### THE EXERCISE
Print, exactly as they stand, the lines from the start of the listing to the line containing "return mix_color(material, warm, tint, (0.95, 0.53, 0.26, 1))", inclusive.

### SUPPLIED DATA
....

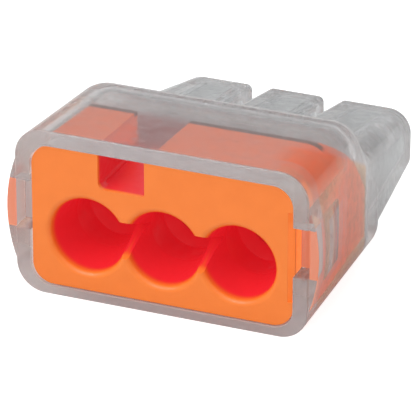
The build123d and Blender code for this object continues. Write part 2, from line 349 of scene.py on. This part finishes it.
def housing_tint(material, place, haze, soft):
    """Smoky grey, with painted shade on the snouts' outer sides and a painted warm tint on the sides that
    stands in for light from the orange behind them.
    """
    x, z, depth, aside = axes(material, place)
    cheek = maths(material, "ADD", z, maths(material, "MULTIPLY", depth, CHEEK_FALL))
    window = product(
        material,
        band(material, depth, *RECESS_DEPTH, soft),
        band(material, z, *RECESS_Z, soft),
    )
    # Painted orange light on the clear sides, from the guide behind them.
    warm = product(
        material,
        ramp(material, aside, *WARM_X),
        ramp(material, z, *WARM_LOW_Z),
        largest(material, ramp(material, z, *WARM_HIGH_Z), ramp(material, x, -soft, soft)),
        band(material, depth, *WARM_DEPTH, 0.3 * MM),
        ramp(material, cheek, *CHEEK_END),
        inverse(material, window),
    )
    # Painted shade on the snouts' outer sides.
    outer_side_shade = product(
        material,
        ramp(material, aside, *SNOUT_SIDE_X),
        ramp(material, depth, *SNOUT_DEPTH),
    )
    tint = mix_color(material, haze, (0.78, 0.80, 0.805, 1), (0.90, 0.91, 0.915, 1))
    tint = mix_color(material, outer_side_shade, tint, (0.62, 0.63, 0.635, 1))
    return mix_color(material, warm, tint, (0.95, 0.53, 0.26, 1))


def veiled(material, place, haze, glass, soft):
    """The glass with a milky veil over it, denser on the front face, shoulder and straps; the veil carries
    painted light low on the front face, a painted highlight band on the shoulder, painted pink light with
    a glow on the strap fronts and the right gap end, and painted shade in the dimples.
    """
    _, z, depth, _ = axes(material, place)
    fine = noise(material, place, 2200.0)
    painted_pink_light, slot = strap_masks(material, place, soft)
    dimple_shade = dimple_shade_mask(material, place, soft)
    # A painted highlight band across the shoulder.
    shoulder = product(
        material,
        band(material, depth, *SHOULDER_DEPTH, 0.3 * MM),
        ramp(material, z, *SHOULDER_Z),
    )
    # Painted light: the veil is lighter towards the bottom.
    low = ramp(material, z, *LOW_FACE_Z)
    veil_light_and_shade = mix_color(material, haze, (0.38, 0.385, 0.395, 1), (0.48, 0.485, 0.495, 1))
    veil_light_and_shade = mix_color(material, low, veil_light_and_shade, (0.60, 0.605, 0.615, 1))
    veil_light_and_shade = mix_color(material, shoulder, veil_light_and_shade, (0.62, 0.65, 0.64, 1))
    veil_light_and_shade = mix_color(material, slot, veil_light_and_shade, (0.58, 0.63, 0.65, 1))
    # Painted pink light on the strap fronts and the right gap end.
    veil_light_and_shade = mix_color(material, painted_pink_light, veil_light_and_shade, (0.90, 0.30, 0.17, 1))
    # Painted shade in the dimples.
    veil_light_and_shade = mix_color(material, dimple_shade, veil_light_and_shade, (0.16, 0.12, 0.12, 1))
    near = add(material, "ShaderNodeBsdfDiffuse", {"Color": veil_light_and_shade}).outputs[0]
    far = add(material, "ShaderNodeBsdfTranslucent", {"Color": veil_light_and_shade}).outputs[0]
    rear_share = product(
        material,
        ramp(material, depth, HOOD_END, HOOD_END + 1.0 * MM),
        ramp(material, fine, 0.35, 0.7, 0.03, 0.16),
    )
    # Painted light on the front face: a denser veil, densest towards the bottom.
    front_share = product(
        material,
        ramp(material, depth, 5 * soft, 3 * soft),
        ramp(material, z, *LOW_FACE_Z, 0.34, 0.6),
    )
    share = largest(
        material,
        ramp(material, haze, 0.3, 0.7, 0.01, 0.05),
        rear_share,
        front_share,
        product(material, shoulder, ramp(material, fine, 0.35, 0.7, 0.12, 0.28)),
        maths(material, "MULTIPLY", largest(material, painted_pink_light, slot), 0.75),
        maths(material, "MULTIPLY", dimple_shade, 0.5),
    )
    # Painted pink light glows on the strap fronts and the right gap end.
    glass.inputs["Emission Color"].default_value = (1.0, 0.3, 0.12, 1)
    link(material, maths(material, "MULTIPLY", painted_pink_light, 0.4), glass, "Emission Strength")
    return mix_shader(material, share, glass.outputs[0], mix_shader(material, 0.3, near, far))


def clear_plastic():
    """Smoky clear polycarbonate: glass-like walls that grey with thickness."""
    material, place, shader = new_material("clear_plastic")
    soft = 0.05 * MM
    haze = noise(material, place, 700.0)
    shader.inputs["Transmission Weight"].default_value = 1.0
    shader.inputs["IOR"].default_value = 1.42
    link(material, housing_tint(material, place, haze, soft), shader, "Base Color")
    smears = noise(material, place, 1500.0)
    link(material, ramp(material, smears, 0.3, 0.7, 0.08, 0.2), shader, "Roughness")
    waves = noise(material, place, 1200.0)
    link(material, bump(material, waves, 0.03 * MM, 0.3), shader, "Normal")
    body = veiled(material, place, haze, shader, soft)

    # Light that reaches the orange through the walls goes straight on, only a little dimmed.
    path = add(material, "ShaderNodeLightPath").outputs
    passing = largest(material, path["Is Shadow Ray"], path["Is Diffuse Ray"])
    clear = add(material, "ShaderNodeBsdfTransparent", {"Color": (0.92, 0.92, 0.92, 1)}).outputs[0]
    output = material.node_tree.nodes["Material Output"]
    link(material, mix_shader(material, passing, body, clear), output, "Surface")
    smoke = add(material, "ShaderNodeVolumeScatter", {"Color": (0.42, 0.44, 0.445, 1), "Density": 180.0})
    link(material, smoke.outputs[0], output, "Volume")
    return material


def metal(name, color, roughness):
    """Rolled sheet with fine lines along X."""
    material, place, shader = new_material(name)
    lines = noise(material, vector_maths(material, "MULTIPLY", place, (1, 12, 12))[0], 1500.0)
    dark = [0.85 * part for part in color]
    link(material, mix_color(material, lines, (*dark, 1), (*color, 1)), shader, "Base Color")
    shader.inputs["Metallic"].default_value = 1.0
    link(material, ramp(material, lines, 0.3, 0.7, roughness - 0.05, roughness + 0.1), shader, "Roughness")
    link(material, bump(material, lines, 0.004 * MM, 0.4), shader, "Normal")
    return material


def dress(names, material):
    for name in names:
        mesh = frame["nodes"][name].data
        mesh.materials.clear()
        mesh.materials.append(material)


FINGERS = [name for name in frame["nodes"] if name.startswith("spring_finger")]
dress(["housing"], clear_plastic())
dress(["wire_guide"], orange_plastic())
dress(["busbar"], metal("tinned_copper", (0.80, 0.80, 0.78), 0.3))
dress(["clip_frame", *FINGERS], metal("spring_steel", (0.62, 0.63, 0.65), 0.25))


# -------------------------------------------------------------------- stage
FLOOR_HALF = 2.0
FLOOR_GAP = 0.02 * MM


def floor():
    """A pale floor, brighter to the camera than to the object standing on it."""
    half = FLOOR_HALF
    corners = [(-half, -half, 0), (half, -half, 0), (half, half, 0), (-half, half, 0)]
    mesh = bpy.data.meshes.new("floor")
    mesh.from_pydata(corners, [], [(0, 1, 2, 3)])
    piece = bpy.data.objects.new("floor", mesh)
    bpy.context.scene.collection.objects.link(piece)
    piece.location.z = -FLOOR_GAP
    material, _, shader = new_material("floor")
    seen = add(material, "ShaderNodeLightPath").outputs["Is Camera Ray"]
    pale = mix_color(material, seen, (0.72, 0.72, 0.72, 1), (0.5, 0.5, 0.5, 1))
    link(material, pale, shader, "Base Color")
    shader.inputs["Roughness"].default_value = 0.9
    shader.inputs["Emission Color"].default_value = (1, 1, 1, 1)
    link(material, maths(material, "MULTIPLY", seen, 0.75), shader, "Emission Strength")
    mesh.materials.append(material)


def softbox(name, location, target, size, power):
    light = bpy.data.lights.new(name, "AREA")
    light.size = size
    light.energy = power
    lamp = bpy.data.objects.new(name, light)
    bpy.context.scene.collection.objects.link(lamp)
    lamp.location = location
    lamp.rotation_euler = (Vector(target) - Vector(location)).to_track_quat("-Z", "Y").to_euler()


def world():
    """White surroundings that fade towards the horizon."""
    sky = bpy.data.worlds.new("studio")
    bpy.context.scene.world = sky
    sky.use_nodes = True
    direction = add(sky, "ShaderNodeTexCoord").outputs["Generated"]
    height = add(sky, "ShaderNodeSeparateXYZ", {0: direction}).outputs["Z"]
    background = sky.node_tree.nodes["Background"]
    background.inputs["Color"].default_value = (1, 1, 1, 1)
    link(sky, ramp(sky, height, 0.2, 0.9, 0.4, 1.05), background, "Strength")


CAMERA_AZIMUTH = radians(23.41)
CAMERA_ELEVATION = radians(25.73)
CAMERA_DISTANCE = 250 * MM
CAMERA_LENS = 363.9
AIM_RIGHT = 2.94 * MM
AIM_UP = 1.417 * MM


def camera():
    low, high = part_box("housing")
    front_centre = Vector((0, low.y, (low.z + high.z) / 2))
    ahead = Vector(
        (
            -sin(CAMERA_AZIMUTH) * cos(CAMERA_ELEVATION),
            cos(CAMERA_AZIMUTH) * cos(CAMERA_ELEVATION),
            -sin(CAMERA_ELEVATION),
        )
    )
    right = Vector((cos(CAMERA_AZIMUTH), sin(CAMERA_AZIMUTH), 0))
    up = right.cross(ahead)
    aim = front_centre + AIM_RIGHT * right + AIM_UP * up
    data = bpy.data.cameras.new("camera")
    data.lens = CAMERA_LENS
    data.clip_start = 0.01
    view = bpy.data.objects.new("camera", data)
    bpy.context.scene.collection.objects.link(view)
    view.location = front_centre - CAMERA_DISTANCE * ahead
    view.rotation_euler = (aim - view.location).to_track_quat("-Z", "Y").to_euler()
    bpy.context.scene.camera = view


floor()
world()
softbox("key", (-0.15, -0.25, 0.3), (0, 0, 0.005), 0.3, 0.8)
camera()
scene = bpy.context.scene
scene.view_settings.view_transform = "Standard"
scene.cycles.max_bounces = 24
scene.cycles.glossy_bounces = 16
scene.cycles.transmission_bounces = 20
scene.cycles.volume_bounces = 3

....

### RESULT FOR THIS EXERCISE
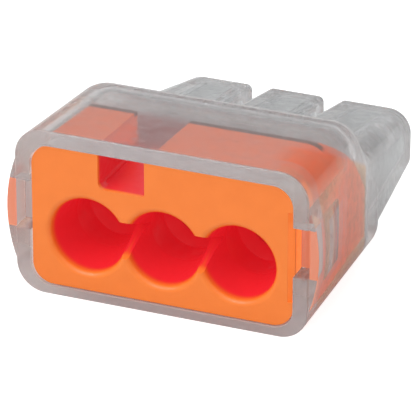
The build123d and Blender code for this object continues. Write part 2, from line 349 of scene.py on. This part finishes it.
def housing_tint(material, place, haze, soft):
    """Smoky grey, with painted shade on the snouts' outer sides and a painted warm tint on the sides that
    stands in for light from the orange behind them.
    """
    x, z, depth, aside = axes(material, place)
    cheek = maths(material, "ADD", z, maths(material, "MULTIPLY", depth, CHEEK_FALL))
    window = product(
        material,
        band(material, depth, *RECESS_DEPTH, soft),
        band(material, z, *RECESS_Z, soft),
    )
    # Painted orange light on the clear sides, from the guide behind them.
    warm = product(
        material,
        ramp(material, aside, *WARM_X),
        ramp(material, z, *WARM_LOW_Z),
        largest(material, ramp(material, z, *WARM_HIGH_Z), ramp(material, x, -soft, soft)),
        band(material, depth, *WARM_DEPTH, 0.3 * MM),
        ramp(material, cheek, *CHEEK_END),
        inverse(material, window),
    )
    # Painted shade on the snouts' outer sides.
    outer_side_shade = product(
        material,
        ramp(material, aside, *SNOUT_SIDE_X),
        ramp(material, depth, *SNOUT_DEPTH),
    )
    tint = mix_color(material, haze, (0.78, 0.80, 0.805, 1), (0.90, 0.91, 0.915, 1))
    tint = mix_color(material, outer_side_shade, tint, (0.62, 0.63, 0.635, 1))
    return mix_color(material, warm, tint, (0.95, 0.53, 0.26, 1))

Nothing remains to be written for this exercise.